About 15 years ago I devised and performed a detailed analysis of DAE at high speeds. I generated a test signal algorithmically, with values chosen so that any interpolation or holding of data values (so-called "error concealment") could be easily detected. I stored the signal as an hour-long .WAV file, recorded it onto an audio CD, and tested the ability of various drives and programs to extract the data correctly from that CD. I saw cases in which samples or groups of samples were skipped; others in which samples or groups of samples were repeated; and I've seen the left and right channels of a stereo recording get exchanged for small fractions of a second at a time.
If I recall correctly, this was back when the top speed was only 16X or 32X. I saw errors when extracting the audio at only 4X. The limiting factor, it seemed to me at the time, was the ability of a drive to resume reading at the correct point after its data buffer became full. Some CD drives are specifically designed for bit-accurate DAE, and can find that place exactly; the standard back then was Plextor, but they're no longer the only ones with this feature. My tests confirmed that Plextor was doing it right (at least when the company's proprietary DAE software was used), while the other drives that I tried really didn't do such a great job.
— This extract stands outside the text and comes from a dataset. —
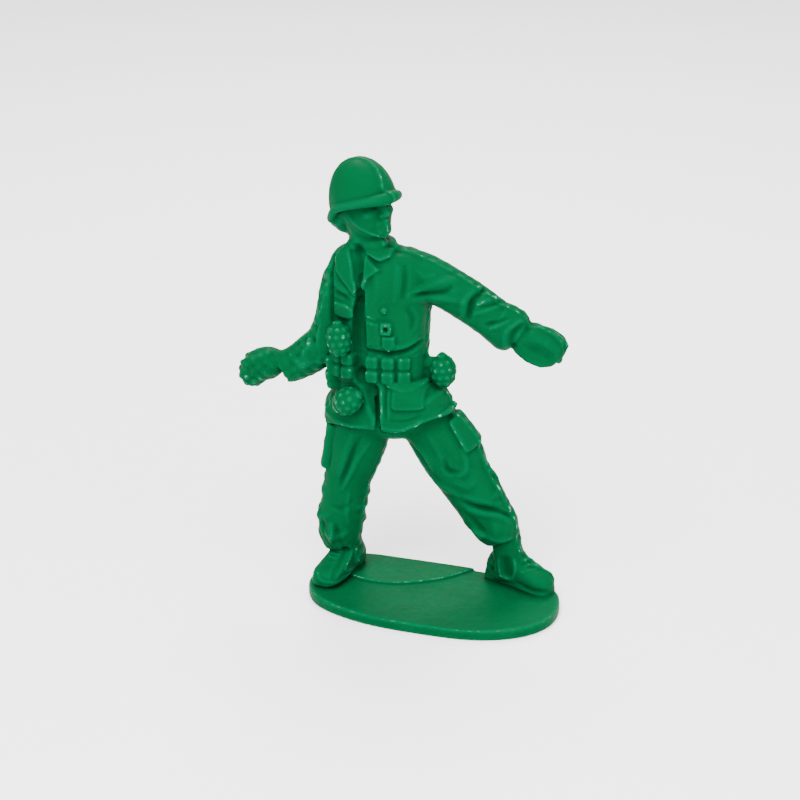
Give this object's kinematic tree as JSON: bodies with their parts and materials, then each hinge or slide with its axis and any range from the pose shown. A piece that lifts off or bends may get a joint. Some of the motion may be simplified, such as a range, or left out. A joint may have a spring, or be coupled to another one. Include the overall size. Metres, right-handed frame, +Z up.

(Edited later to add: To understand this problem, please realize that the data on audio CDs is divided into physical sectors--but unlike the sectors on a conventional floppy or hard disc, the sectors on a CD aren't numbered. So "seeking" to a particular sector is only an approximate operation--the player can't tell exactly where it is at any given moment. CD-ROMs and other, later disc formats have sector numbering included as part of the "logical" format of the disc--in other words, the data recorded on the disc includes artificial sector numbers--so that seeks and re-reads can be done precisely. But the audio CD format came first, and it was designed for audio players where the only issue was a few milliseconds' variation in the point at which a given track would begin to be played.)
Of course nowadays, with hard drives that have faster seek times and much larger data buffers, and with CD/DVD/BluRay drives having larger data buffers as well, there might not even be any point at which the CD drive's data buffer fills up completely, as long as other processes on the computer don't interfere. In the optimal case the CD drive can simply keep on reading and its buffer can stay about half-full all the time. Then the drive never has to stop reading and resume where (you hope) it left off. So if I were to repeat this test today, the results might be considerably better, particularly on a computer with a solid-state drive.
Nonetheless, the issue of DAE data errors is very real, and specific measures must be taken to control them. I still use drives that are specifically designed for bit-accurate DAE. Then software such as Exact Audio Copy can still be used for confirmation but there will typically be no re-reads during the actual extraction, because the drive gets it right the first time.